Patrick Klas (41:25):
And so I think a lot of them, you know, there's conflict at work. People are people. And I think a lot of it will be about eliminating conflict and moving back to efficiency.
Yeah. I love it. I mean, I love remote work, uh, and I am a manager, but we have a small team and you know, it works for us. We're really efficient. I, everybody can pick up the phone and call me actually, uh, you know, for a five minute thing, not, we don't need a zoom call, but I get it like in larger organizations, you have a lot more of these challenges. So I do think we're going to this. I think remote's here to stay, but I think we're going to be in this hybrid situation. I, I agree with the thesis on the company, you mentioned, you know, office is going to be half the size and you're going to have rotating teams kind of come in and out, uh, Patrick great stuff. Is there anything that I didn't ask you that I should've asked you?
Patrick Klas (42:18):
No, I, I, I do think if, if people are interested in being an analyst at a venture capital fund, um, I do think it is a great stepping stone to doing hundreds of different things, whether that's being an analyst and then going operating from the portfolio. Uh, but my, my last thing would be, is it's never too early to start making a meaningful network. Uh, and the more you make, how do you make a meaningful network is going to look different for everyone, but it is going to become around this intentionality people, everyone that has been in work has been young.

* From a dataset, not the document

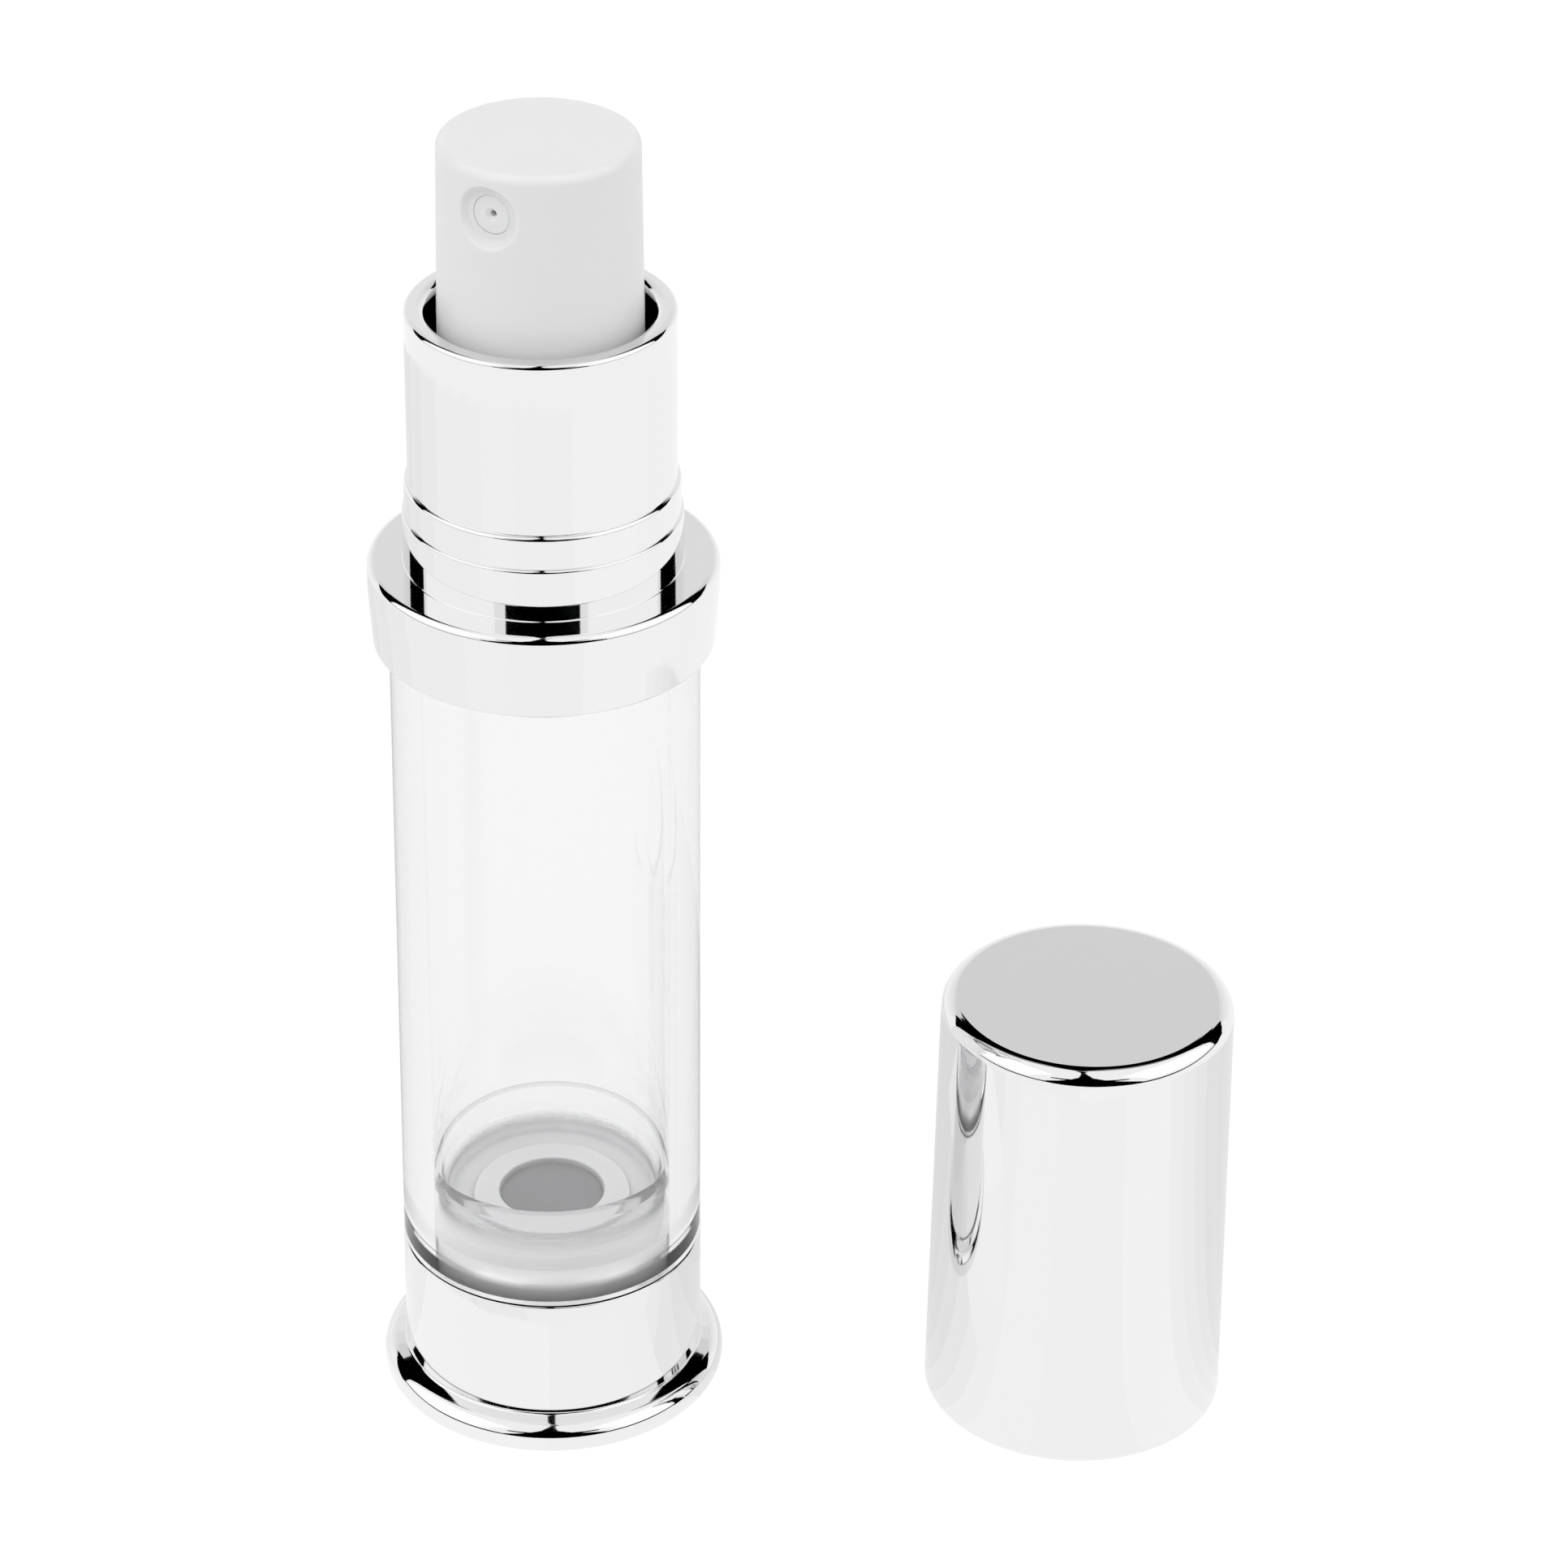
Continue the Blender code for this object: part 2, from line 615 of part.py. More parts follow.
def make_seal():
    """Two-lipped sleeve that the pin drags up and the stem pushes down, after a short free travel."""
    lip = HOUSING_BORE_RADIUS - LIP_GAP
    waist = lip - SEAL_WAIST
    inside = PIN_RADIUS + FIT_GAP
    top = seal_bottom + SEAL_HEIGHT
    corners = [
        (inside, seal_bottom),
        (waist, seal_bottom),
        (lip, seal_bottom + SEAT_GAP),
        (lip, seal_bottom + SEAL_LIP_HEIGHT),
        (waist, seal_bottom + 2 * SEAL_LIP_HEIGHT),
        (waist, top - 2 * SEAL_LIP_HEIGHT),
        (lip, top - SEAL_LIP_HEIGHT),
        (lip, top - SEAT_GAP),
        (waist, top),
        (inside, top),
    ]
    turned("piston_seal", corners, seal_plastic, seal_slide, seal_bottom, HIDDEN_SEGMENTS)


def make_stem_guide():
    """Turned cap, snapped over the top of the housing, that holds the stem in and steers it."""
    inside = housing_radius + SEAT_GAP
    hole = stem_radius + FIT_GAP
    bottom = guide_top - GUIDE_SKIRT_LENGTH
    corners = [
        (inside, bottom),
        (inside + GUIDE_WALL, bottom),
        (inside + GUIDE_WALL, guide_top, SMALL_FILLET),
        (hole, guide_top),
        (hole, guide_plate_bottom),
        (inside, guide_plate_bottom),
    ]
    turned("stem_guide", corners, natural_plastic, head_turn, bottom, HIDDEN_SEGMENTS)


def make_actuator():
    """Push button with a hollow skirt, a socket for the stem and a channel to the nozzle."""
    socket = stem_radius + SEAT_GAP
    post = socket + SOCKET_WALL
    top_radius = ACTUATOR_RADIUS - ACTUATOR_DRAFT
    roof = actuator_top - ACTUATOR_ROOF
    post_bottom = actuator_bottom + TURN_GAP
    corners = [
        (ACTUATOR_RADIUS - ACTUATOR_WALL, actuator_bottom),
        (ACTUATOR_RADIUS, actuator_bottom, SMALL_FILLET),
        (top_radius, actuator_top, ACTUATOR_TOP_FILLET),
        (0, actuator_top),
        (0, stem_top + SEAT_GAP),
        (socket, stem_top + SEAT_GAP),
        (socket, post_bottom),
        (post, post_bottom, SMALL_FILLET),
        (post, roof),
        (top_radius - ACTUATOR_WALL, roof),
    ]
    actuator = turned("actuator", corners, white_plastic, button_turn, actuator_bottom)

    outward = Vector((math.sin(NOZZLE_TURN), -math.cos(NOZZLE_TURN), 0))
    centre = Vector((0, 0, actuator_top - NOZZLE_DROP))
    face = top_radius + ACTUATOR_DRAFT * NOZZLE_DROP / ACTUATOR_HEIGHT
    recess_floor = face - NOZZLE_RECESS_DEPTH
    insert_back = recess_floor - INSERT_LENGTH
    boss_end = face - ACTUATOR_WALL / 2
    boss = rod("nozzle_boss", INSERT_RADIUS + NOZZLE_BOSS_WALL, centre, centre + outward * boss_end)
    combine(actuator, boss, "UNION")
    recess_radius = INSERT_RADIUS + NOZZLE_RECESS_WIDTH
    cuts = (
        ("recess_cutter", recess_radius, recess_floor, 2 * face, HIDDEN_SEGMENTS),
        ("insert_cutter", INSERT_RADIUS + SEAT_GAP, insert_back - SEAT_GAP, face, SMALL_SEGMENTS),
        ("channel_cutter", CHANNEL_RADIUS, 0, face, SMALL_SEGMENTS),
    )
    for name, radius, inner, outer, segments in cuts:
        combine(actuator, rod(name, radius, centre + outward * inner, centre + outward * outer, segments))
    riser = rod("riser_cutter", STEM_BORE_RADIUS, (0, 0, stem_top), centre)
    combine(actuator, riser)

    insert_corners = [
        (SWIRL_RADIUS, 0),
        (INSERT_RADIUS, 0),
        (INSERT_RADIUS, INSERT_LENGTH, SMALL_FILLET / 2),
        (ORIFICE_RADIUS, INSERT_LENGTH),
        (ORIFICE_RADIUS, SWIRL_DEPTH),
        (SWIRL_RADIUS, SWIRL_DEPTH),
    ]
    insert = turned("nozzle_insert", insert_corners, white_plastic, button_turn, 0, SMALL_SEGMENTS)
    insert.location = centre + outward * insert_back - button_turn.matrix_world.translation
    insert.rotation_mode = "QUATERNION"
    insert.rotation_quaternion = outward.to_track_quat("Z", "Y")


def make_cap():
    """Chromed cap, standing on its mouth. Its inside grips the bead of the collar."""
    mouth_inside = bead_radius + CAP_GRIP_GAP
    crown_inside = TUBE_RADIUS + CAP_TUBE_GAP
    ceiling = actuator_top - flange_top + CAP_HEADROOM
    top = ceiling + CAP_TOP_WALL
    corners = [
        (mouth_inside, 0, SMALL_FILLET),
        (mouth_inside + CAP_MOUTH_WALL, 0, SMALL_FILLET),
        (crown_inside + CAP_CROWN_WALL, top, CAP_TOP_FILLET),
        (0, top),
        (0, ceiling),
        (crown_inside, ceiling, SMALL_FILLET),
        (mouth_inside, bead_top - flange_top + TURN_GAP),
    ]
    turned("cap", corners, chrome, cap_lift, 0, centre=(CAP_X, CAP_Y))


make_barrel()
make_base()
make_follower()
make_collar()
make_closure()
make_gasket()
make_housing()
make_inlet_valve()
make_spring()
make_stem()
make_seal()
make_stem_guide()
make_actuator()
make_cap()
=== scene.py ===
"""The looks of a small airless serum dispenser, with its cap standing beside it.

The bottle stands on the axis x = y = 0 and the table is z = 0. Sizes are in metres. Pieces that
catch the light are turned again here with fine facets, to the same sizes as the solids that they
stand for. The rest keep their solids and get their materials here.
"""

import math

import bmesh
import bpy
from mathutils import Matrix, Vector


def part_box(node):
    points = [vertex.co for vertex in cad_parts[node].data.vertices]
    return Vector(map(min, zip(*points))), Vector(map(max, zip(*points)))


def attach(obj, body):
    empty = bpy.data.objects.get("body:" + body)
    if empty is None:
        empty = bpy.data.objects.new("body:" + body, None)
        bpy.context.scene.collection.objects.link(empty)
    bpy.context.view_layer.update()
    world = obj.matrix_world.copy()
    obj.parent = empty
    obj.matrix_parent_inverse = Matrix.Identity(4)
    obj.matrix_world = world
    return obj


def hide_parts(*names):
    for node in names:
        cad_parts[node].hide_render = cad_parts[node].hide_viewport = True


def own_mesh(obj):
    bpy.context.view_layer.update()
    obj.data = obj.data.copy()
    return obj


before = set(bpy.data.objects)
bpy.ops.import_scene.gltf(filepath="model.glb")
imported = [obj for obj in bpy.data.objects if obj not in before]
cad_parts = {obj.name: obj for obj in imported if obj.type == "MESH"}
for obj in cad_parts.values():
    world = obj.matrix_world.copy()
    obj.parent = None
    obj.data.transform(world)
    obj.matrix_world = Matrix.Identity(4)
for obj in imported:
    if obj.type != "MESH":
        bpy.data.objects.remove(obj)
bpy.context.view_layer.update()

# Camera, as fitted to the photograph's outlines
PHOTO_PIXELS = 1932
FOCAL_PIXELS = 6854.87
SENSOR_MM = 36.0
CAMERA_PLACE = (0.015204, -0.307184, 0.226004)
CAMERA_PITCH = 0.5318  # below level, in radians
CAMERA_ROLL = 0.01216
CAMERA_CLIP = 0.01

# Clearances
SEAT_GAP = 0.0001
FIT_GAP = 0.0002
TURN_GAP = 0.0003
LIP_GAP = 0.00006
SMALL_FILLET = 0.0002
EDGE_FILLET = 0.00008  # on edges that are moulded sharp

# Barrel
BARREL_RADIUS = 0.00992
BARREL_DRAFT = 0.0001
BARREL_WALL = 0.00202
BARREL_HEIGHT = 0.0563
SHOULDER_WALL = 0.0013
SHOULDER_STEP = 0.00232
NECK_WALL = 0.0015
NECK_LENGTH = 0.0026
BORE_CONE_HEIGHT = 0.0009
THREAD_PITCH = 0.0016
THREAD_TURNS = 1.05
THREAD_HEIGHT = 0.00024
THREAD_HALF_WIDTH = 0.00036
THREAD_START_RISE = 0.00048  # over the shoulder
THREAD_RUN_OUT = math.radians(25)
NECK_RINGS_START = 0.0001  # over the shoulder
NECK_RINGS_END = 1.2 * SMALL_FILLET  # under the neck's top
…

And so they, they know that how much courage it takes to write a really thoughtful email asking if you can go to coffee with someone or get 15 minutes on the phone to talk about their industry, cause you want to start a startup, but it's never too early to start being super intentional about the people that you want to be in your network and, and having that closely guarded.
Patrick Klas (43:11):
And a lot of that is going to be how you provide value to that person. And you might not have a lot of options, but the earlier you start and I didn't start early enough, the more it's going to pay off. And it's going to be about being intentional, genuine building trust and camaraderie with that person.
Awesome stuff. Um, where can people find you learn more about you or MGB? Yeah. Uh, Patrick Kloss, K L a S a.com takes me to my LinkedIn. You can always reach out to me there or, uh, mgb.vc, the venture fund or the InsureTech hour, uh, is if you want to come hear me, hopefully ask questions and not talk too much on Wednesdays at 4:30 at campus calling on clubhouse. Yeah. Drop in, drop in and say, hi, Patrick, this has been awesome, man. Thank you so much. Great to catch up. It's been too long. Let's do it again sometime.